- Short problem -
Return only the lines running from the line that holds "Turn this picture" to the line that holds "const OUTER_RADIUS = 2;", including both.

- Given records -

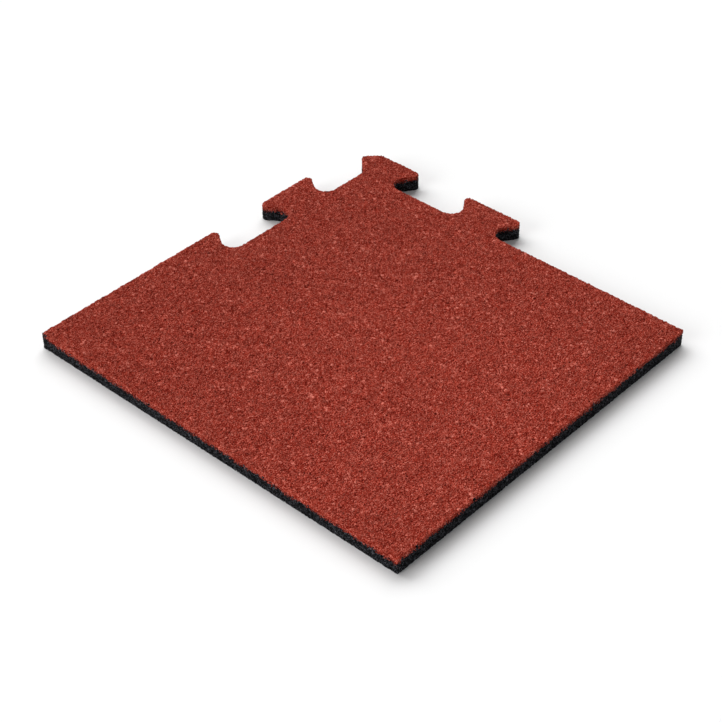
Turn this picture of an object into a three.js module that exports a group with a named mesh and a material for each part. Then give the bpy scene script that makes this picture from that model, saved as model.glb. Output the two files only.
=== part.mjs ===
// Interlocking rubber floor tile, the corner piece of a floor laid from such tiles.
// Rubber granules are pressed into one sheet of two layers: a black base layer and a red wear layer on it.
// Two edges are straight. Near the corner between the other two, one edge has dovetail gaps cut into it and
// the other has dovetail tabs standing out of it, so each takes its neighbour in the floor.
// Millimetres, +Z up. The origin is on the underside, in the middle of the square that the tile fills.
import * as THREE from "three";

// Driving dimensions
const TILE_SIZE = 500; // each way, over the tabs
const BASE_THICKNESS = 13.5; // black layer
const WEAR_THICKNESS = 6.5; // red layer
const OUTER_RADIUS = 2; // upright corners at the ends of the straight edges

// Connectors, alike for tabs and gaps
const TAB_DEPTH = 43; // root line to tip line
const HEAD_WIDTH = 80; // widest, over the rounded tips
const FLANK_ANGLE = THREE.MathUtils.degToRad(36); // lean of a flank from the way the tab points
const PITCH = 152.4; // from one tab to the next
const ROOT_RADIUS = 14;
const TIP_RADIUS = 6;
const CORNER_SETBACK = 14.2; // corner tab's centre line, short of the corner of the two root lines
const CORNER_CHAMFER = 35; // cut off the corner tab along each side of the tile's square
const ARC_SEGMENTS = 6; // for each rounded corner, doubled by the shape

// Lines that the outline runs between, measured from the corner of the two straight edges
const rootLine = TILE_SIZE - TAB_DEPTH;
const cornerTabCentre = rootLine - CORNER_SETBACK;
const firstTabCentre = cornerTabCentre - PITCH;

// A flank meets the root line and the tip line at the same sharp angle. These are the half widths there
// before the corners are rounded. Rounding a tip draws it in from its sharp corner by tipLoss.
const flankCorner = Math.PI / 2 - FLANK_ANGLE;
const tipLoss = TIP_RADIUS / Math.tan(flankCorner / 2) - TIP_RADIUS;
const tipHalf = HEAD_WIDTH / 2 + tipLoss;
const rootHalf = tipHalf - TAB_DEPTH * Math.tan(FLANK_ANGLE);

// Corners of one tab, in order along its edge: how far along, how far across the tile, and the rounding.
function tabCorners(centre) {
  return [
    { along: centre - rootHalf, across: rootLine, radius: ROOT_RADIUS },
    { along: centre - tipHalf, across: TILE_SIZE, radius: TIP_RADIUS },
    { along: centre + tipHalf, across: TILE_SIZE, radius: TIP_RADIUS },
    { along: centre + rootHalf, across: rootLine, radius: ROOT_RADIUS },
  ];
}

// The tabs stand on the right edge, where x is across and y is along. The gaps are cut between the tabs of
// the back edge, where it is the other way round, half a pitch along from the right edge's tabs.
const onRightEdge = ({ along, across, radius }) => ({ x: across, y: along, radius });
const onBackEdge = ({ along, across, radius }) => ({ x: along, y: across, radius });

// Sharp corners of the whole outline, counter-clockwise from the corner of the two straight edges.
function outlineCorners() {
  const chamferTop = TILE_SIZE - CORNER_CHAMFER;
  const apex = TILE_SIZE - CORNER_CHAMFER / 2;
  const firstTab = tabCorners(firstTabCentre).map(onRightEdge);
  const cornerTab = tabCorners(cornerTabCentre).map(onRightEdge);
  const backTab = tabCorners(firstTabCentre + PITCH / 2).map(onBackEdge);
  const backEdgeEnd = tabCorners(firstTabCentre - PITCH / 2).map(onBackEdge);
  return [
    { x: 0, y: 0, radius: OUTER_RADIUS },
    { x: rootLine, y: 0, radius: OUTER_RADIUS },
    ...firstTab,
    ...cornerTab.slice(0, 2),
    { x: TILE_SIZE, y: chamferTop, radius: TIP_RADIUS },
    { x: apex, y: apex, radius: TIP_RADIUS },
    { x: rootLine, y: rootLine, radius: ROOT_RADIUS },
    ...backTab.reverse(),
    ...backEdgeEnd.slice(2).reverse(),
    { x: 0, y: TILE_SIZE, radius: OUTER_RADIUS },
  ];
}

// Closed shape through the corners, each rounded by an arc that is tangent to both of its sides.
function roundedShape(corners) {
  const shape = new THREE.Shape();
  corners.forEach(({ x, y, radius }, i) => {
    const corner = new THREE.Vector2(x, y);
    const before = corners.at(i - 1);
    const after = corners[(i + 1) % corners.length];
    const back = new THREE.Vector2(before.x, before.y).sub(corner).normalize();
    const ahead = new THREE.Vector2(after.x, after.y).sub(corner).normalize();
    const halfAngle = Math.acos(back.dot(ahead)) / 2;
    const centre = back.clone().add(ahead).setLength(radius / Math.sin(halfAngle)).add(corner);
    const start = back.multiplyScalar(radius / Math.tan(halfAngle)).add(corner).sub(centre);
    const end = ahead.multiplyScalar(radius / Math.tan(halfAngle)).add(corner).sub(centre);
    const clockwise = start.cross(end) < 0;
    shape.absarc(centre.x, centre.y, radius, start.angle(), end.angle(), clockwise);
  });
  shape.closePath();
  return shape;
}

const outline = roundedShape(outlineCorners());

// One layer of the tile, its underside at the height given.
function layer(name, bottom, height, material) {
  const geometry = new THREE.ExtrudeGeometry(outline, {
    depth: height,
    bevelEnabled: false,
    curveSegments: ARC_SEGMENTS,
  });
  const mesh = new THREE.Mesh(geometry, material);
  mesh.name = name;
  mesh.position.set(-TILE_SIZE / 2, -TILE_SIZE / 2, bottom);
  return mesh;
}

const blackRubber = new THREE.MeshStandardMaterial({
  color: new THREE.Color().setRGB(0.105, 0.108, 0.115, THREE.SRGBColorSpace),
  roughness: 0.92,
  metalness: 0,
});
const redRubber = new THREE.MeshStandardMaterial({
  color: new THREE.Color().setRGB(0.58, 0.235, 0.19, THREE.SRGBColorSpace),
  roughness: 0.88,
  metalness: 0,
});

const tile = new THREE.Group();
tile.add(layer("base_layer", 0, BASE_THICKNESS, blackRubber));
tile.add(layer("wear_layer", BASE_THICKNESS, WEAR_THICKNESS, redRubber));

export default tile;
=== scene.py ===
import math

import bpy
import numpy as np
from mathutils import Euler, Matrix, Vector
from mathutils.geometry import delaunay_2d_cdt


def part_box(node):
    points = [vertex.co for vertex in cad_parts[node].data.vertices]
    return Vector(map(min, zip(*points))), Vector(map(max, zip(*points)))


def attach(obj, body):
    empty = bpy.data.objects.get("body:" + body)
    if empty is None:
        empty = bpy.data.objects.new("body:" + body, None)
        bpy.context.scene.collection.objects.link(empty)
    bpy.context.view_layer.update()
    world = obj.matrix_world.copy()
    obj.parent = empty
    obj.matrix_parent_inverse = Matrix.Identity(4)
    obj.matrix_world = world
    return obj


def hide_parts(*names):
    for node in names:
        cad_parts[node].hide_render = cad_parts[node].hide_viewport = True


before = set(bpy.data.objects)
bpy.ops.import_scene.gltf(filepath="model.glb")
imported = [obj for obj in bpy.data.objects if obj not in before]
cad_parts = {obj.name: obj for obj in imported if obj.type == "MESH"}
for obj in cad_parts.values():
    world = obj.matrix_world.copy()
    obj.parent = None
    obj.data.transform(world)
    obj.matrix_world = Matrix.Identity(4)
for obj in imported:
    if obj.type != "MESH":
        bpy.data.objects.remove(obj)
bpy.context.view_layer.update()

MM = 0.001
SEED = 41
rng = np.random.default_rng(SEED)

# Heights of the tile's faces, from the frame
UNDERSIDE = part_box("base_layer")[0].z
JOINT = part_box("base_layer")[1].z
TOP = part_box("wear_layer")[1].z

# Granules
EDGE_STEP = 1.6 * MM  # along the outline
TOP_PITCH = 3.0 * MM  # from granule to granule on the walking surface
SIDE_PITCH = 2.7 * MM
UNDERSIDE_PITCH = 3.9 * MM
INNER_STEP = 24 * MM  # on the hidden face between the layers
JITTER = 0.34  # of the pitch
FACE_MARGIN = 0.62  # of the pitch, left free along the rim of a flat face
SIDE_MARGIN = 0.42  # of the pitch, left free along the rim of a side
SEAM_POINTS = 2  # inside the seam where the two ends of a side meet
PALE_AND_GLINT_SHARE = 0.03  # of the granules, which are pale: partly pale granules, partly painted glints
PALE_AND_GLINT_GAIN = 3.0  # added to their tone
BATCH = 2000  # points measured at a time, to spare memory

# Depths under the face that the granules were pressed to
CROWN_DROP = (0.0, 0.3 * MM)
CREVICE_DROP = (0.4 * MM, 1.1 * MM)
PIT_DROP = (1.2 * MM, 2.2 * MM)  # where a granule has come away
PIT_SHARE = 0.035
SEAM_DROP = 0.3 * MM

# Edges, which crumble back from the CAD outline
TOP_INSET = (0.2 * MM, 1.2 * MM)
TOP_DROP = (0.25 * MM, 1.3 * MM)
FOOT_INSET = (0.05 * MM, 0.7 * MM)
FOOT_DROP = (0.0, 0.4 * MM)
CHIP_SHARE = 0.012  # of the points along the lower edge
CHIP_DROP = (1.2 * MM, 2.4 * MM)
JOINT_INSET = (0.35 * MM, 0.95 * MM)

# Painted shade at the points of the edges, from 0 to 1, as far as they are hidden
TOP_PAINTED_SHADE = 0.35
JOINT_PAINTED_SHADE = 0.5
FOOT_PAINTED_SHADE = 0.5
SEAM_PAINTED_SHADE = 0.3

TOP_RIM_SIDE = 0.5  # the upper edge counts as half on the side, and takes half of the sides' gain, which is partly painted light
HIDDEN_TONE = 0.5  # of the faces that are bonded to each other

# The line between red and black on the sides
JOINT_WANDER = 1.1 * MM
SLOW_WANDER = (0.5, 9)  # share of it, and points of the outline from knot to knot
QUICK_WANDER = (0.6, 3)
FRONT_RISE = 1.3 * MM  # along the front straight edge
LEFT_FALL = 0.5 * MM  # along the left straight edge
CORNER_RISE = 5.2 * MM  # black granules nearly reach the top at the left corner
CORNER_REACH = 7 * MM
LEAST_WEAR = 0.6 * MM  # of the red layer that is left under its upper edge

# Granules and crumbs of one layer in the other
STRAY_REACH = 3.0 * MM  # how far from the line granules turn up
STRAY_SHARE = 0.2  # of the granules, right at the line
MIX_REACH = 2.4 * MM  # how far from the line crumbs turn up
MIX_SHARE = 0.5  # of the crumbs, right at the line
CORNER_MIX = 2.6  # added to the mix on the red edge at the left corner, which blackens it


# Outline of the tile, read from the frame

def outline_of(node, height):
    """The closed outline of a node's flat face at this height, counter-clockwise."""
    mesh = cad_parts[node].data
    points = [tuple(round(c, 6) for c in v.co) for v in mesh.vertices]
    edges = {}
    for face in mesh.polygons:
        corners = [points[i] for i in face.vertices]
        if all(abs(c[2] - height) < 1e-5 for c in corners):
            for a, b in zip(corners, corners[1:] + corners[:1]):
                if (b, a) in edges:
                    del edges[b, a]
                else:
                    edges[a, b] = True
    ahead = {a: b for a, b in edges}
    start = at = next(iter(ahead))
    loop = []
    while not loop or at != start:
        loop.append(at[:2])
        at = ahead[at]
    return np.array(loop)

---

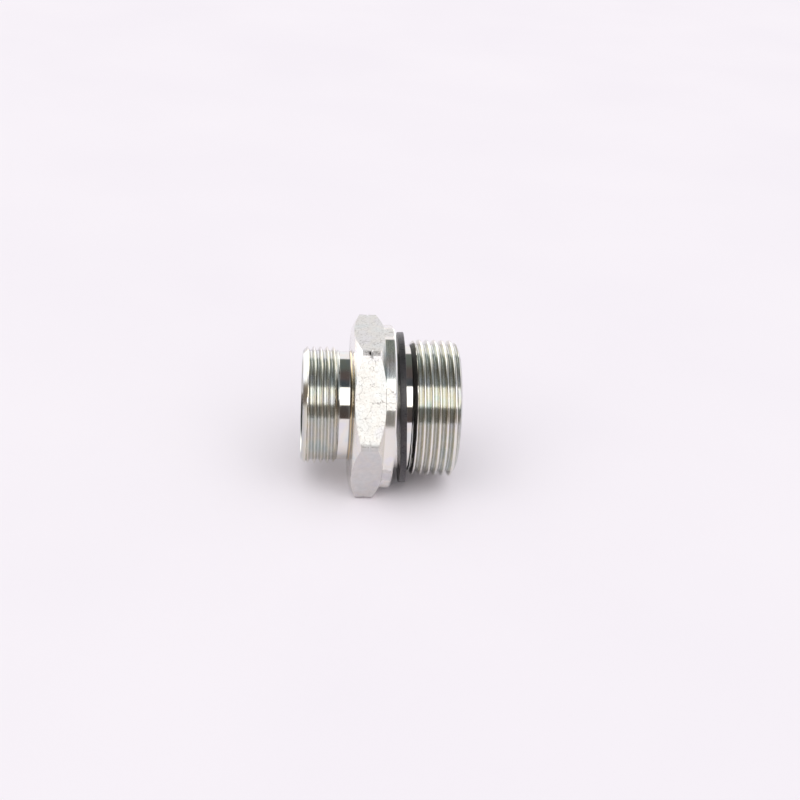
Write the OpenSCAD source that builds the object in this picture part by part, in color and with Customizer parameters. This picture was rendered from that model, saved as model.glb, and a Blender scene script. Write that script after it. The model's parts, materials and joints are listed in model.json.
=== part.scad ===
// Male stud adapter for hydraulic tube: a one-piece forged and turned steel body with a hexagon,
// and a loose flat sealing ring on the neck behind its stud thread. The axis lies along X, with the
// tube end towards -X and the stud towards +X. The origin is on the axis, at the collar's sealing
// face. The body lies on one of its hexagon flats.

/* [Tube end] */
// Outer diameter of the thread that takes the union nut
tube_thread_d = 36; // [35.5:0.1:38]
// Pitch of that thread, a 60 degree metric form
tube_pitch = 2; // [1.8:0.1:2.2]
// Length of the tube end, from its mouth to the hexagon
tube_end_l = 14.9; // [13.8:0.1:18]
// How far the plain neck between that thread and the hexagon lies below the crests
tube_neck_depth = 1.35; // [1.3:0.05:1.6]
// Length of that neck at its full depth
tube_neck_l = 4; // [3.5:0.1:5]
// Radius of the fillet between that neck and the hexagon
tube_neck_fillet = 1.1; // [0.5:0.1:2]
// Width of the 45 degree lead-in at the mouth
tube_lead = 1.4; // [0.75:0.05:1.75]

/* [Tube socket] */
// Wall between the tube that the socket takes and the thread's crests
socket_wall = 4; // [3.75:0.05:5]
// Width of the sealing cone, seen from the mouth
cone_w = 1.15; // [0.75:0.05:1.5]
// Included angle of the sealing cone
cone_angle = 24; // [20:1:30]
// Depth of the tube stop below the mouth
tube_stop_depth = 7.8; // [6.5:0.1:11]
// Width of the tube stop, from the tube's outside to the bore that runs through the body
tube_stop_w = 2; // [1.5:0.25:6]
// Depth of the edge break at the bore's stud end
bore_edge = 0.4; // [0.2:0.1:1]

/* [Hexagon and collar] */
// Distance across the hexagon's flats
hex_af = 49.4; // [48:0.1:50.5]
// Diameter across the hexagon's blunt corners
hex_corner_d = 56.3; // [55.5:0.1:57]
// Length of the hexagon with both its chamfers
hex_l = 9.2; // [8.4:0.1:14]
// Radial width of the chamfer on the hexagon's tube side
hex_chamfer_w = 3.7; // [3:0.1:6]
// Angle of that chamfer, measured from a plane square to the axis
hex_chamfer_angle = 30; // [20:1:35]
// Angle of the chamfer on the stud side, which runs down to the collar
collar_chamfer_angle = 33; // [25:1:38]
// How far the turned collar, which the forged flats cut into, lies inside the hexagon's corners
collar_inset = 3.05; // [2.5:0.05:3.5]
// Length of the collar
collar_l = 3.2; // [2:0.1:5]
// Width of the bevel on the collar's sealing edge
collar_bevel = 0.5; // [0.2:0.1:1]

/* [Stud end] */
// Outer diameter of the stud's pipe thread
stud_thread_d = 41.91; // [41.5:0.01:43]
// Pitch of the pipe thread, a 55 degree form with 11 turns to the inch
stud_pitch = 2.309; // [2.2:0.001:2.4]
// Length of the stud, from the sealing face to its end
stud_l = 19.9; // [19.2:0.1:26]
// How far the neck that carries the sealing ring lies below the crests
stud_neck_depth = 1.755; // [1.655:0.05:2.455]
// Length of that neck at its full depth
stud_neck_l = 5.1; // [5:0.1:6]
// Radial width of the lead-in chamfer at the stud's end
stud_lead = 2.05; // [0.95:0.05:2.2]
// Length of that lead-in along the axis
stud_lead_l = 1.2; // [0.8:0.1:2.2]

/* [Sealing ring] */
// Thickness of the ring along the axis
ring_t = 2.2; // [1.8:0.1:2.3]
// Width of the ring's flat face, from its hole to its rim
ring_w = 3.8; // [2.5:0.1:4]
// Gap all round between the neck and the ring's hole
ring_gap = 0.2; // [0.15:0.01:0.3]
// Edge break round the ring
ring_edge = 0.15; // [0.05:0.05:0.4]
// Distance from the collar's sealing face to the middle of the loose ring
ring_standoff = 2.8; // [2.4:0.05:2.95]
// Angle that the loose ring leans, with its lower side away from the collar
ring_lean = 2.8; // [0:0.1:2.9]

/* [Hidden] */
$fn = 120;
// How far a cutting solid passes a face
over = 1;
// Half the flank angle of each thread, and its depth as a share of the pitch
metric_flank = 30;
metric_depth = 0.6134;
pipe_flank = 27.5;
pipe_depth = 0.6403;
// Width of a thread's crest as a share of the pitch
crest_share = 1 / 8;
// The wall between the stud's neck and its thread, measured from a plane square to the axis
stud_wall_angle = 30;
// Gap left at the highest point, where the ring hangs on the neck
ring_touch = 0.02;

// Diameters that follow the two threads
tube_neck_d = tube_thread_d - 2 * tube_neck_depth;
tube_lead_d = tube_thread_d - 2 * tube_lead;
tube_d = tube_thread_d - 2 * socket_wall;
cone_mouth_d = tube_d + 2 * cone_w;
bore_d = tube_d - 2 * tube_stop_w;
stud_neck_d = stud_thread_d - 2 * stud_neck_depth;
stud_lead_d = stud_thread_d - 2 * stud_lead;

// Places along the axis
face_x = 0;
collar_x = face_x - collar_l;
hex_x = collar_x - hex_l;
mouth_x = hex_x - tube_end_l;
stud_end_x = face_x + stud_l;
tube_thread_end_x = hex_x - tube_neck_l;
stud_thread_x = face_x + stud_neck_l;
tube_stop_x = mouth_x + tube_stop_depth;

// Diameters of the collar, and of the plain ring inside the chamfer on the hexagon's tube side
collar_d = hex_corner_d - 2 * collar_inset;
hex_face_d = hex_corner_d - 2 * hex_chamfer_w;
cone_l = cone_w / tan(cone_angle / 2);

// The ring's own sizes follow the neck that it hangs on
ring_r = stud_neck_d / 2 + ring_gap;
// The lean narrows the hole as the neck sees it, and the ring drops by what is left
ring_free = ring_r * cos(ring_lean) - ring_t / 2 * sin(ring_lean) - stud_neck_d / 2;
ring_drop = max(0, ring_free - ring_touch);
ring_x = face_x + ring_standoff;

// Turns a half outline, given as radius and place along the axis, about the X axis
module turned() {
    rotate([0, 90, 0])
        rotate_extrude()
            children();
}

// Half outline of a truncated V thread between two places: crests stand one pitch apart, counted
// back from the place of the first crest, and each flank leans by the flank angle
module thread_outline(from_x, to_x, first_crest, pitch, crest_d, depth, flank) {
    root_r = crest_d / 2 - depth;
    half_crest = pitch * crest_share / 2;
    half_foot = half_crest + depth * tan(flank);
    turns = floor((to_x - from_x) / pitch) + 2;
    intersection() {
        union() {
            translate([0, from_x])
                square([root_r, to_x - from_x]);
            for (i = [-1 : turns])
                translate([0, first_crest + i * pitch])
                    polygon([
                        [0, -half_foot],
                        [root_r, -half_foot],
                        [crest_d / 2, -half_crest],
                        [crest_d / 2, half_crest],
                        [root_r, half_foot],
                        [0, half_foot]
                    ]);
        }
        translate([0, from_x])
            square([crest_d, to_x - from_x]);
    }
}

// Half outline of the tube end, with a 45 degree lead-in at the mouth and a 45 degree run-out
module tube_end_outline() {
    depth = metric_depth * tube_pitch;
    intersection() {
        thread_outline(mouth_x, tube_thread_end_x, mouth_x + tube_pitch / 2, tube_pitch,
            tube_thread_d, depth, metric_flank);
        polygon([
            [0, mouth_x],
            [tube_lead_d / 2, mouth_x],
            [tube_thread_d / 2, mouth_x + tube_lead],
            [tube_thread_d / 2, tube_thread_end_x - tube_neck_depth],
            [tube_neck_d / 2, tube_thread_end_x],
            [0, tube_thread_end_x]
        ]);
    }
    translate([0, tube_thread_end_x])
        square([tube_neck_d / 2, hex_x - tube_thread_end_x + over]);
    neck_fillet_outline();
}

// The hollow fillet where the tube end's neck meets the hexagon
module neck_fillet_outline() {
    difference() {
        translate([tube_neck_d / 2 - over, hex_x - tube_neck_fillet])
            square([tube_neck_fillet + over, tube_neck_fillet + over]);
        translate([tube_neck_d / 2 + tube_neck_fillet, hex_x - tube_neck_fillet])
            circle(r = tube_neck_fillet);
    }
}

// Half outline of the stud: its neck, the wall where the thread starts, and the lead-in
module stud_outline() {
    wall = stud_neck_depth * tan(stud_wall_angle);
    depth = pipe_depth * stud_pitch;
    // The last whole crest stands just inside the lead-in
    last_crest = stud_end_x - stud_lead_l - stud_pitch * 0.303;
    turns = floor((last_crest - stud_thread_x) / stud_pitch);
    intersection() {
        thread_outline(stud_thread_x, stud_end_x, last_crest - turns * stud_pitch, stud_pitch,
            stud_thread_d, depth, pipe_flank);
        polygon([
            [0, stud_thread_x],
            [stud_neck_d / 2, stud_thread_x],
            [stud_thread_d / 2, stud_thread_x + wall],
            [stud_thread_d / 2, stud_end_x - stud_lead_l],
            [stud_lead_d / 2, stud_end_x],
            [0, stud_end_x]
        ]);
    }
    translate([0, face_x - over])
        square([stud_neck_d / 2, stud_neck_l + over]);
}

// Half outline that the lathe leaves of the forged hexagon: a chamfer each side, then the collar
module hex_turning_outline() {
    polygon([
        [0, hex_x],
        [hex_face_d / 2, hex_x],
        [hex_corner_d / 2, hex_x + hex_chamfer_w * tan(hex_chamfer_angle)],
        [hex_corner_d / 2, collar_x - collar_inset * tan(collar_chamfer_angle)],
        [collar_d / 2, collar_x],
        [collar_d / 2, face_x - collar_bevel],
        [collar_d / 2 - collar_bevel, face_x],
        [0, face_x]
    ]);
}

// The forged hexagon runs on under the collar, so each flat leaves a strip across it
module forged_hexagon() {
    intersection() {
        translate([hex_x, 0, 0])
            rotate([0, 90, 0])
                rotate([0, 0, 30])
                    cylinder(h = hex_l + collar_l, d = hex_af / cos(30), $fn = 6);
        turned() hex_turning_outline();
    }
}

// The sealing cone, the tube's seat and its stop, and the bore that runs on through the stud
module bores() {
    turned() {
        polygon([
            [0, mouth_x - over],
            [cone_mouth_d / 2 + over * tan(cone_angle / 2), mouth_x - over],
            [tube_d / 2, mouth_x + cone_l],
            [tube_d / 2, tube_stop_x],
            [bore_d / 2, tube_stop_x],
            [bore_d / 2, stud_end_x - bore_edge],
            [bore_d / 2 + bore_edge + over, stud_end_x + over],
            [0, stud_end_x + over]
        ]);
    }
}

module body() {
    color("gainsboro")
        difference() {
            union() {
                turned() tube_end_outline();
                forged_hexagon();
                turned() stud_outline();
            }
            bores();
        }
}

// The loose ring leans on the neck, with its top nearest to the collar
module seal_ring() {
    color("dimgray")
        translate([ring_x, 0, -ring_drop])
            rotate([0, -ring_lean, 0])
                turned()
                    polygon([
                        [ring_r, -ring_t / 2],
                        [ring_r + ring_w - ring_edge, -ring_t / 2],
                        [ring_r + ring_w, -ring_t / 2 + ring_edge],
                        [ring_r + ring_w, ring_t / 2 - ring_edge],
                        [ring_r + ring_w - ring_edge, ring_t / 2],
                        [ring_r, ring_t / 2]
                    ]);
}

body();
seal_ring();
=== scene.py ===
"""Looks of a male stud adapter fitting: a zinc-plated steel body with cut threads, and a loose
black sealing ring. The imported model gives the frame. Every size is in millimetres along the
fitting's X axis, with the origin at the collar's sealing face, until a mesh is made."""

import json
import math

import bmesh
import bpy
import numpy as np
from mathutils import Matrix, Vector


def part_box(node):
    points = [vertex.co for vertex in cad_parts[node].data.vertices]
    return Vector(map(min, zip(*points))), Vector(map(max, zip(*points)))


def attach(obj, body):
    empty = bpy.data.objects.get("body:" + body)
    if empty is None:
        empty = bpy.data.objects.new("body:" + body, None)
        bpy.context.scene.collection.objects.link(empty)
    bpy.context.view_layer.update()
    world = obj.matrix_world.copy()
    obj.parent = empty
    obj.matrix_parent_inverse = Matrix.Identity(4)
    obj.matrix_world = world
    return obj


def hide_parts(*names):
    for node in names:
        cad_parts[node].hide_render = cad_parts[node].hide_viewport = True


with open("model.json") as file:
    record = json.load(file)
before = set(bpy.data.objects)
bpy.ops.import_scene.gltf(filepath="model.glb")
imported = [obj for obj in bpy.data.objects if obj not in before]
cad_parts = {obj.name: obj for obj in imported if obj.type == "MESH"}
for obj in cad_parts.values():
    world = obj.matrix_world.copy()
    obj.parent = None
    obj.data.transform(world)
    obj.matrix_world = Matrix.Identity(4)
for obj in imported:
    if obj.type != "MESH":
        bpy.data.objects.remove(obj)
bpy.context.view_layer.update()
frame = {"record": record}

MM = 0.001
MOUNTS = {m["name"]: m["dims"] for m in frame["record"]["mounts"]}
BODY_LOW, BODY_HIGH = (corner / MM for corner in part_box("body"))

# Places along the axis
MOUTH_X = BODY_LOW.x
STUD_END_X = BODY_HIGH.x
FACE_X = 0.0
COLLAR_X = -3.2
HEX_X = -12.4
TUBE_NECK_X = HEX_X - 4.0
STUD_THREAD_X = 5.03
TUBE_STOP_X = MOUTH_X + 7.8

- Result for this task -
Turn this picture of an object into a three.js module that exports a group with a named mesh and a material for each part. Then give the bpy scene script that makes this picture from that model, saved as model.glb. Output the two files only.
=== part.mjs ===
// Interlocking rubber floor tile, the corner piece of a floor laid from such tiles.
// Rubber granules are pressed into one sheet of two layers: a black base layer and a red wear layer on it.
// Two edges are straight. Near the corner between the other two, one edge has dovetail gaps cut into it and
// the other has dovetail tabs standing out of it, so each takes its neighbour in the floor.
// Millimetres, +Z up. The origin is on the underside, in the middle of the square that the tile fills.
import * as THREE from "three";

// Driving dimensions
const TILE_SIZE = 500; // each way, over the tabs
const BASE_THICKNESS = 13.5; // black layer
const WEAR_THICKNESS = 6.5; // red layer
const OUTER_RADIUS = 2; // upright corners at the ends of the straight edges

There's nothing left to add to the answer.